President Hu Jintao and communist party leaders at the four-day meeting also were expected to consider a more stable legal system and measures to encourage private investment, diplomats and foreign analysts said.
The meeting coincides with final preparations for China's first manned space mission next week and reflects the party's desire to link itself to the nationalistic fervor of a historymaking triumph, helping to repair a reputation battered by corruption scandals.
Details of the agenda of the plenum of the 16th Communist Party Congress weren't immediately released. But the official Xinhua News Agency said it would push ahead economic reforms that have let millions of Chinese lift themselves out of poverty.
It marks "another turning point and a new starting point in China's reform process," Xinhua said.
The meeting comes as Hu, little understood after nearly a year as party general secretary, tries to establish himself as China's leader after the 13-year rule of Jiang Zemin.
Hu, 60, has moved cautiously as he tries to consolidate power, sharing control with Jiang allies on the party's ruling nine-member Standing Committee. Jiang, 77, remains influential as chairman of the commission that runs China's military.
Though Hu has called for a more accountable and responsive government, he hasn't offered a detailed vision.
As the plenum began Saturday, Xinhua said the 24-member ruling Politburo would present a report on its work to the lower-ranking, 356-member Central Committee - the first time the closed, secretive elite has submitted to outside scrutiny, even by another party body.
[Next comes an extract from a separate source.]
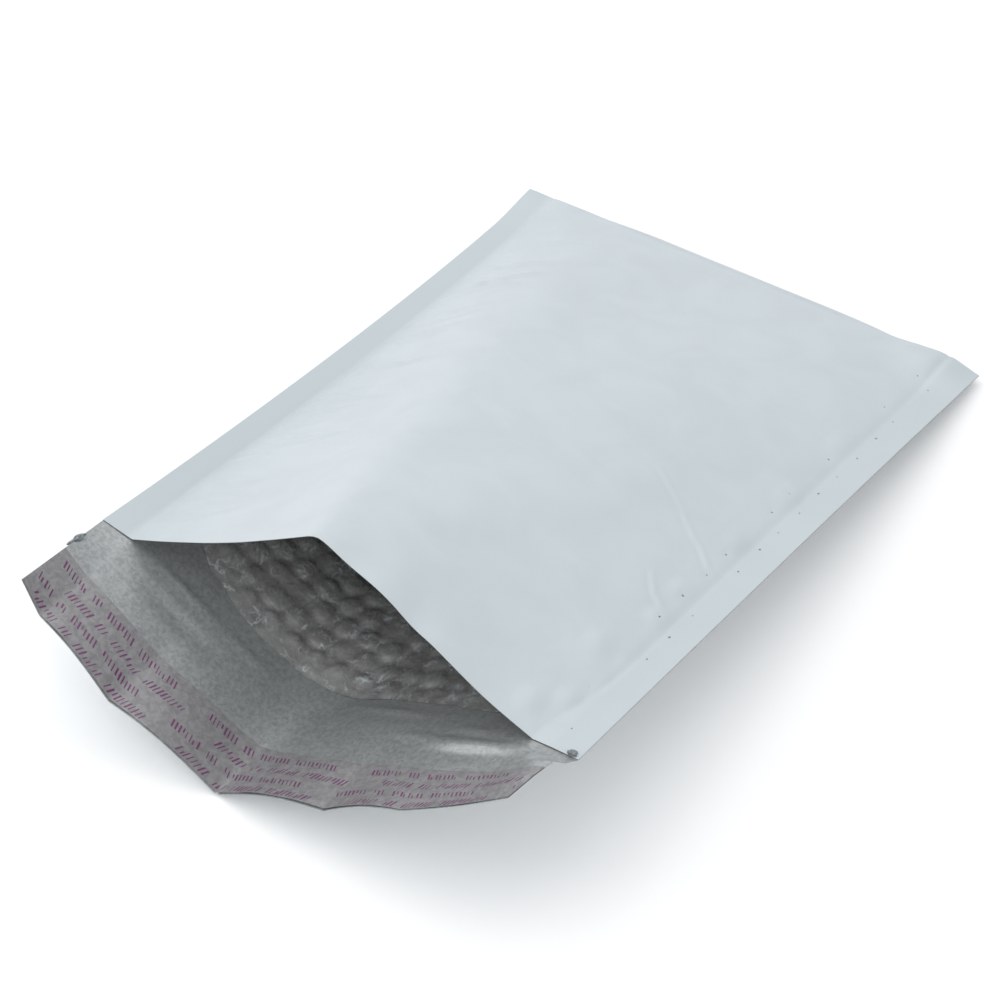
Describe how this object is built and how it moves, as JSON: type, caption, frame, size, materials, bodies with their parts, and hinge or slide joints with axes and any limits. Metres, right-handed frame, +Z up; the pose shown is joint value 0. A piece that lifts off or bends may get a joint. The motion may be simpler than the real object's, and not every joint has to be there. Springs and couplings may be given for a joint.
{
  "type": "padded envelope",
  "caption": "Flat film mailing pouch with a bubble lining, lying on its back with the mouth pushed open and an unsealed adhesive flap under its liner strip.",
  "frame": {"origin": "on the underside of the back panel, at the middle of the pocket's flat footprint", "axes": "+X across the pocket, +Y along the pocket towards its closed end, +Z up from the surface it lies on"},
  "size_m": [0.216, 0.3364, 0.0784],
  "materials": {
    "white_film": "satin co-extruded film, white outside and silver grey inside",
    "bubble_film": "glossy dark grey bubble film",
    "hot_melt": "tacky pressure-sensitive hot-melt",
    "liner_strip": "translucent silicone-coated film with rows of plum coloured dashes"
  },
  "bodies": {
    "root": {"front_film": "white_film", "back_film": "white_film", "front_lining": "bubble_film", "back_lining": "bubble_film", "adhesive_strip": "hot_melt", "release_liner": "liner_strip"}
  },
  "joints": []
}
Party leaders who with Hu took office in November also face a wide array of other problems: rural poverty, banks mired in bad loans and job losses at state industry.
Though incomes have risen sharply, the average Chinese earns only about $700 a year. Communist leaders worry that anger at poverty and official abuses could spin out of control, threatening the party's monopoly on power.
The proposed constitutional change that outsiders say would protect private property comes after a 1999 amendment that declared private business an "important component" of the economy.
The amendment could enshrine the thinking of Jiang, the former leader who invited capitalists into the party, according to earlier reports by state media.
Jiang's ideology is aimed at keeping the party relevant and entrenching its control amid a growing private economy by drawing entrepreneurs into its ranks.